If we let p_{k} denote the number of faces in a plane graph with k sides, then for the graph in Figure 3 we have: p_{3} = 3 and p_{5} = 1. If we add up all of the sides that occur in the different faces we get 3(3) + 5 = 14, which is twice the number of edges in Figure 3. The graph in Figure 3 has 7 edges. When each bounds two faces we have a general theorem here: the sum of the number of edges in the faces of a plane graph is twice the total number of edges in the graph. To make this theorem true for graphs such as those in Figure 5, where some of the edges are part of the boundary of only one face, we need to count such edges twice. (This is the analogue of our decision to count self-loops twice when we looked at the valence of a vertex.) The infinite face in Figure 5 has 11 sides. Hence, we have p_{3} = 2, p_{4} = 4, p_{5} =1 and p_{11} = 1. Thus, twice the number of edges in the graph in Figure 5 is 3(2) + 4(4) + 5(1) + 11(1) = 38. You can check that Figure 5 does indeed have 19 edges.

An important subtlety here is that while two graphs drawn in the plane may be isomorphic, they can have different values for p_{k}.

You can verify for yourself that the graph in Figure 6 is isomorphic to that in Figure 3.

Figure 6

However, while there is no 2-gon in the drawing of Figure 3 there is a 2-gon in Figure 6. There are isomorphic plane graphs without multiple edges which determine "face vectors."

**Do Now 2:**

Draw a pair of plane connected graphs which are isomorphic but for which the number of sides of the faces for these isomorphic graphs is different.

It turns out there is a relatively simple condition which guarantees that the number of sides of faces that are determined by plane graphs for different drawings of the same graph cannot vary.

Theorem (Hassler Whitney (1907-1989))

If G is a planar 3-connected graph, then the face vector (p_{3}, p_{4}, ..., p_{n}) is the same for all embeddings of G in the plane.

Definition: A graph G is 3-connected if for any pair of vertices u and v in G, there are at least 3 different paths from u to v that have only the vertices u and v in common.

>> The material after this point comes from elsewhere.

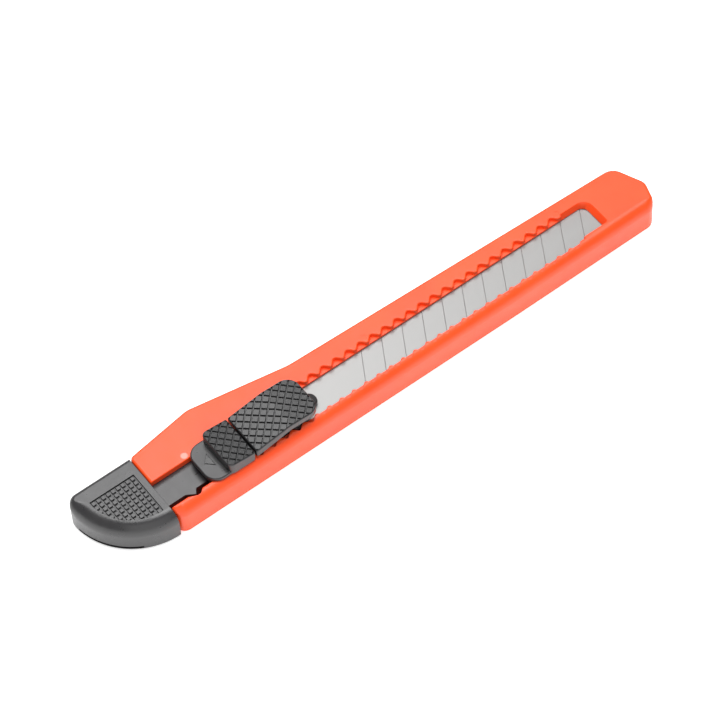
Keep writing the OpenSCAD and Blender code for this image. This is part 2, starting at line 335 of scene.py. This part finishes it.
def material(name, colours, roughness, noise_scale, bump, grain, metallic=0.0, spots=(),
             stretch=(1, 1, 1), ior=1.5):
    """A procedural finish: two near colours, uneven gloss and a fine moulded or ground grain.

    Each spot is a place and a radius in millimetres, and the colour there.
    """
    mat = bpy.data.materials.new(name)
    mat.use_nodes = True
    tree = mat.node_tree
    nodes, links = tree.nodes, tree.links
    shader = nodes["Principled BSDF"]
    shader.inputs["Metallic"].default_value = metallic
    shader.inputs["IOR"].default_value = ior
    coord = nodes.new("ShaderNodeTexCoord")
    mapping = nodes.new("ShaderNodeMapping")
    mapping.inputs["Scale"].default_value = stretch
    links.new(coord.outputs["Object"], mapping.inputs["Vector"])

    def noise(scale, detail):
        tex = nodes.new("ShaderNodeTexNoise")
        tex.inputs["Scale"].default_value = scale
        tex.inputs["Detail"].default_value = detail
        links.new(mapping.outputs["Vector"], tex.inputs["Vector"])
        return tex

    def ramp(source, low, high, a, b):
        """Takes source from the range low to high into the range a to b."""
        out = nodes.new("ShaderNodeMapRange")
        out.inputs["From Min"].default_value = low
        out.inputs["From Max"].default_value = high
        out.inputs["To Min"].default_value = a
        out.inputs["To Max"].default_value = b
        links.new(source, out.inputs["Value"])
        return out.outputs["Result"]

    broad = noise(noise_scale, 3)
    mix = nodes.new("ShaderNodeMix")
    mix.data_type = "RGBA"
    mix.inputs["A"].default_value = (*colours[0], 1)
    mix.inputs["B"].default_value = (*colours[1], 1)
    links.new(ramp(broad.outputs["Fac"], 0.35, 0.65, 0, 1), mix.inputs["Factor"])
    colour = mix.outputs["Result"]
    for place, radius, tint in spots:
        away = nodes.new("ShaderNodeVectorMath")
        away.operation = "DISTANCE"
        away.inputs[1].default_value = [c * MM for c in place]
        links.new(coord.outputs["Object"], away.inputs[0])
        dab = nodes.new("ShaderNodeMix")
        dab.data_type = "RGBA"
        dab.inputs["B"].default_value = (*tint, 1)
        links.new(ramp(away.outputs["Value"], radius * 0.75 * MM, radius * 1.1 * MM, 1, 0),
                  dab.inputs["Factor"])
        links.new(colour, dab.inputs["A"])
        colour = dab.outputs["Result"]
    links.new(colour, shader.inputs["Base Color"])
    links.new(ramp(noise(noise_scale * 4, 4).outputs["Fac"], 0.3, 0.7, *roughness),
              shader.inputs["Roughness"])
    fine = nodes.new("ShaderNodeBump")
    fine.inputs["Strength"].default_value = bump
    fine.inputs["Distance"].default_value = GRAIN_DEPTH
    links.new(noise(grain, 2).outputs["Fac"], fine.inputs["Height"])
    links.new(fine.outputs["Normal"], shader.inputs["Normal"])
    return mat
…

Figure 1 and Figure 4 are both examples of 3-connected graphs. One can have different visual appearance for 3-connected graphs because the number of sides of the infinite face can vary from one drawing of the graph to another. However, despite the different appearance of the two drawings, the two graphs shown in Figure 7 have the same face vector. Thus, for one of the drawings in Figure 7 the infinite face is a 3-gon, while for the other it is a 4-gon.

Figure 7

It turns out that the planar 3-connected graphs are those that can arise as the vertex edge graphs of convex 3-dimensional polyhedra. This is the theorem of Steinitz as rephrased in graph theory terms by Branko Grünbaum and Theodore Motzkin.

Theorem (Ernest Steinitz)

A graph G is the edge-vertex graph of a convex 3-dimensional polyhedron if and only if G is planar and 3-connected.

The other key result about 3-dimensional polyhedra is Euler's Polyhedral Formula. In a slightly more general form for graphs it states: If G is a plane graph with V vertices, E edges and F faces then:

V + F - E = 2

In this form the result goes back to Cauchy.